Let me start this blog with a post on my very first storytelling festival which I’ve attended in Singapore recently. It’s called the Singapore International Story Telling Festival (SISF). If you’ve not heard of SISF, it’s a gathering of great storytellers from around the world who come to explore the many manifestations of storytelling, and how it can be used as an aid to learning in education. This year, we had the honour of listening stories told by Sherri and Bobby Norfolk (Bobby is the one in the picture on the left) from USA, Ruth Kirkpatrick, Abbi Patrix from France, Randel McGee & Groark (his witty, green dragon) from USA, Roger Jenkins, Lillian Rodrigues-Pang from Australia, Beatriz Montero from Spain, Dr. Gideon Arulmani from India, and Kamini Ramacandran and Sheila Wee from Singapore.
The festival was held from 1 – 5 September. I attended the workshops on the 3rd and 4th. Every morning, there was ‘Storytime’, when a storyteller would perform/tell a story for 15 minutes. On both mornings, we had the honour of listening to Kamini and Sheila. They were wonderful and I loved how they delivered their stories – simple, calming and soothing. Sheila’s very graceful and elegant, totally the opposite of Lillian (Lilli) and Beatriz who were more theatrical, though I could relate better to Beatriz and Lilli’s way of storytelling.

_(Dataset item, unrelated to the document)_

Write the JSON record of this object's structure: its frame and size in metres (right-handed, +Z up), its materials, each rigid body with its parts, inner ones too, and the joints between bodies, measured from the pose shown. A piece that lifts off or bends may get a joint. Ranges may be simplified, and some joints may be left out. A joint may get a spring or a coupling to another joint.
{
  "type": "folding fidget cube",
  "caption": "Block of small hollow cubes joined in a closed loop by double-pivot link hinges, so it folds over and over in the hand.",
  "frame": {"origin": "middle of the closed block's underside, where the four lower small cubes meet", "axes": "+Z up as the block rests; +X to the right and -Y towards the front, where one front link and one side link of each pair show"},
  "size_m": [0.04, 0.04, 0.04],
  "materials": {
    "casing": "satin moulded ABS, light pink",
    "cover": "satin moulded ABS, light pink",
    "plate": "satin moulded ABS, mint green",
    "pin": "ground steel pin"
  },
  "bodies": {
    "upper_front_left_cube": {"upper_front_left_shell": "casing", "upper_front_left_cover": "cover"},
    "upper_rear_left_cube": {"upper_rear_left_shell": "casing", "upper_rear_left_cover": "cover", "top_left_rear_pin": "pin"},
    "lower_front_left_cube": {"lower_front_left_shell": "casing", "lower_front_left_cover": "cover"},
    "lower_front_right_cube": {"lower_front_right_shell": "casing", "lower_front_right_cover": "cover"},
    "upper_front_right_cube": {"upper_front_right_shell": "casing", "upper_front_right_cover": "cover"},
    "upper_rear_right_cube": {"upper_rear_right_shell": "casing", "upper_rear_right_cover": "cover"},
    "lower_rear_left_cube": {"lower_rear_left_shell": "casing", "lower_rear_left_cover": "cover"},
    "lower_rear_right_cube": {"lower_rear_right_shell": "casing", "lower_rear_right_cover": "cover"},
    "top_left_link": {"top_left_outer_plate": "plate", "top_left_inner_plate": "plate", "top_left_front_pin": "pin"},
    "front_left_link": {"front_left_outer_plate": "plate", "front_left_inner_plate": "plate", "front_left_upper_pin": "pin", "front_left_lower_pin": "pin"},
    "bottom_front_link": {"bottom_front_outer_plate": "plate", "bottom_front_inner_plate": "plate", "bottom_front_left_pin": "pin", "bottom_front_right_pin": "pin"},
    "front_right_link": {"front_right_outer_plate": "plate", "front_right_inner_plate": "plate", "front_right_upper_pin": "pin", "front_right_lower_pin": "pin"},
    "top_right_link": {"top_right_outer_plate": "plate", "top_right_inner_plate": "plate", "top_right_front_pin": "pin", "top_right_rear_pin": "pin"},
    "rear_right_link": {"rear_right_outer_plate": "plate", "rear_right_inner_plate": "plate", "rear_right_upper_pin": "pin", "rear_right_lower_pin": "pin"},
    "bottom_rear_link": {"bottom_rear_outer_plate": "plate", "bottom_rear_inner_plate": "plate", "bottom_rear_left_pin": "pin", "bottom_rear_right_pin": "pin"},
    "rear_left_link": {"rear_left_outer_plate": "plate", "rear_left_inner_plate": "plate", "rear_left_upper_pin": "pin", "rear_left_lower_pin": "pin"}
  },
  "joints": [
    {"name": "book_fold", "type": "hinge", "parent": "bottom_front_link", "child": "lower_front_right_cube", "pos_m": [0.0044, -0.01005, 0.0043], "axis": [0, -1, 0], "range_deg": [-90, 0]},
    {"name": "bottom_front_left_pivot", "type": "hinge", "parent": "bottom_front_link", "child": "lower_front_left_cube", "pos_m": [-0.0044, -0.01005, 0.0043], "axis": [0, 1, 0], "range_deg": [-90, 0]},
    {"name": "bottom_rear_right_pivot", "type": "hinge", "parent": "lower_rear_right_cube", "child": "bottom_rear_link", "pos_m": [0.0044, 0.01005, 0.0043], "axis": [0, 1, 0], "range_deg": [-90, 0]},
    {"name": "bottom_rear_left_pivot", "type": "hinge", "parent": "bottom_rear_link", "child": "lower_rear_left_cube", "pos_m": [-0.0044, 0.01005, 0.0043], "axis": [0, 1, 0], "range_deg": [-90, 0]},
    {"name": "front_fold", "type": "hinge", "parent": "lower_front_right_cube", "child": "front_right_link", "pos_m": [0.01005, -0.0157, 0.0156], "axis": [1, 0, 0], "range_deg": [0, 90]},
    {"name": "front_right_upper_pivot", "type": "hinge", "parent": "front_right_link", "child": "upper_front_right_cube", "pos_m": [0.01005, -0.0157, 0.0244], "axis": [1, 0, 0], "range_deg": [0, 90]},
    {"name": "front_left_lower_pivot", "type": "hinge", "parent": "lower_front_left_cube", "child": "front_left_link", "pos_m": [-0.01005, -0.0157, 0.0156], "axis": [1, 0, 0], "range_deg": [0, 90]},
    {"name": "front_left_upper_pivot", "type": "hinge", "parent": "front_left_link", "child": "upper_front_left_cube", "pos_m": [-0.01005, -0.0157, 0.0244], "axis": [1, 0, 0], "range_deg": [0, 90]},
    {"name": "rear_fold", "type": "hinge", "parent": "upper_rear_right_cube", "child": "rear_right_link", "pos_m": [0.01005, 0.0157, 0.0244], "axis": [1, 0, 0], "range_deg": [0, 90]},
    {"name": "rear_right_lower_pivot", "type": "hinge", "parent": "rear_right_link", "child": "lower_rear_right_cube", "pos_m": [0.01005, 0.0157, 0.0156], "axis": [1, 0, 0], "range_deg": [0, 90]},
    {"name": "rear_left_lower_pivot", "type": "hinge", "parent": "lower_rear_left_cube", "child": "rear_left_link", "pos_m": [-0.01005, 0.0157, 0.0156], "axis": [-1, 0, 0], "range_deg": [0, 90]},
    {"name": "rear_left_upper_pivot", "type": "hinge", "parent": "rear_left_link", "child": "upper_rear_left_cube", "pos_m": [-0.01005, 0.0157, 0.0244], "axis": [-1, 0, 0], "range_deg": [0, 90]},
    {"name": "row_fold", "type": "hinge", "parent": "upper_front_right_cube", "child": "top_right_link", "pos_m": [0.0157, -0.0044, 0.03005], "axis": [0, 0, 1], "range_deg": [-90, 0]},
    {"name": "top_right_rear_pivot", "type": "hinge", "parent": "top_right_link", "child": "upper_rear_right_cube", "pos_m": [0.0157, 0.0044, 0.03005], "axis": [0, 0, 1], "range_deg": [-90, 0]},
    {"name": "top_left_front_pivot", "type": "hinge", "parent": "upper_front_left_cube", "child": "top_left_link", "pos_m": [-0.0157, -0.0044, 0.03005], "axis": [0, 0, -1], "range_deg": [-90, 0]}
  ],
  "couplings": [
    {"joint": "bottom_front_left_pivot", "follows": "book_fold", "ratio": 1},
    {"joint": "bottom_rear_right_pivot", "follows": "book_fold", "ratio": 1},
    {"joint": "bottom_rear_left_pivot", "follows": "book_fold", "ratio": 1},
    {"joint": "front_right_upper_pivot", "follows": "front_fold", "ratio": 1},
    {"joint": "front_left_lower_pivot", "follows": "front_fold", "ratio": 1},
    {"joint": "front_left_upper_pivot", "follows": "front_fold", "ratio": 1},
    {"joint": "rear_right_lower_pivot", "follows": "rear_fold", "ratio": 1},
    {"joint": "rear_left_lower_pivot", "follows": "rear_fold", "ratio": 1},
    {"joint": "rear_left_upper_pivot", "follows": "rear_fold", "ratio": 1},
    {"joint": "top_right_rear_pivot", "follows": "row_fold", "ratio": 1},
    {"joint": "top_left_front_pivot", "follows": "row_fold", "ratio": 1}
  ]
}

After Storytime and Keynote, we adjourned to our respective areas for the chosen workshops. As there were 3 workshops running concurrently in one time slot (11am – 1pm), we had to choose 1 out of the 3. Today, we had to choose between Randel McGee’s 1000 Voices Speaking Perfectly Loud, Sherry & Bobby Norfolk’s Helping Struggling Readers: How Storytelling Can Make A Difference and Ruth Kirkpatrick’s Storymaking with Children with Special Needs: A Different Point of View. Tough choice, huh? 😦 So. I decided on….Randel McGee’s workshop, because I can’t wait to meet GROARK! (Sorry Randel hehe :P)
1000 Voices Speaking Perfectly Loud by Randel McGee, 11am – 1pm
This workshop basically introduces the techniques of using the vocal chords and other speech makers to produce a variety of character voices and sound effects to add excitement and colour to your storytelling presentations. In this workshop, I learnt that the important things to look out for in using character voices are: pitch, speed (the higher the speed, the higher the pitch), volume, age and size. These are also the natural factors that affect our speech. Whereas, the learned factors are breath control, accent, culture and vocabulary. And of course, to master these, you need to practice, practice and practice!
What made this session more interesting was that one of the participants brought a puppet with her, and asked Randel if he could help give this puppet a character (refer to picture with the orange puppet on the right). I was amazed by how Randel handled it. He looked at it, touched it, played with it, and in no time, made it come alive! (I’m not exaggerating) Suddenly, that puppet has A CHARACTER. He could even make it ‘look’ old, by just changing its voice, speed of speech and motion. Great stuff!
Then he told us the story of the Princes and the Pea while cutting a black piece of paper. When coming to the end of the story, voila! The plain black piece of paper, became a cut-out of the princess, the pea and the layers and layers of mattresses! Brilliant, isn’t he??
For the second session (3 – 5pm) after lunch, we had to choose between Roger Jenkins’s Interact and Bond with Children with Special Needs using Simple Storytelling Techniques, Beatriz Montero’s Storytelling for Babies and Toddlers and Lillian Rodrigues-Pang’s Culture, Language and Your Stories. I chose the last one.
I love Lillian’s workshops (I attended both of them. Another one the next day. More on that later in my next post). She came with lots of knowledge and experience to share. She started off this workshop with a story, set in West Africa, about The Hat Seller named BaMusa, who learnt his first ‘business’ lesson from a few monkeys who stole his hat. This story, if read directly would be very plain. But Lilli made it more interesting by dramatizing it and adding repeated phrases using a song, which we could all sing together. Then she showed us how she could use this story and set it in Mexico.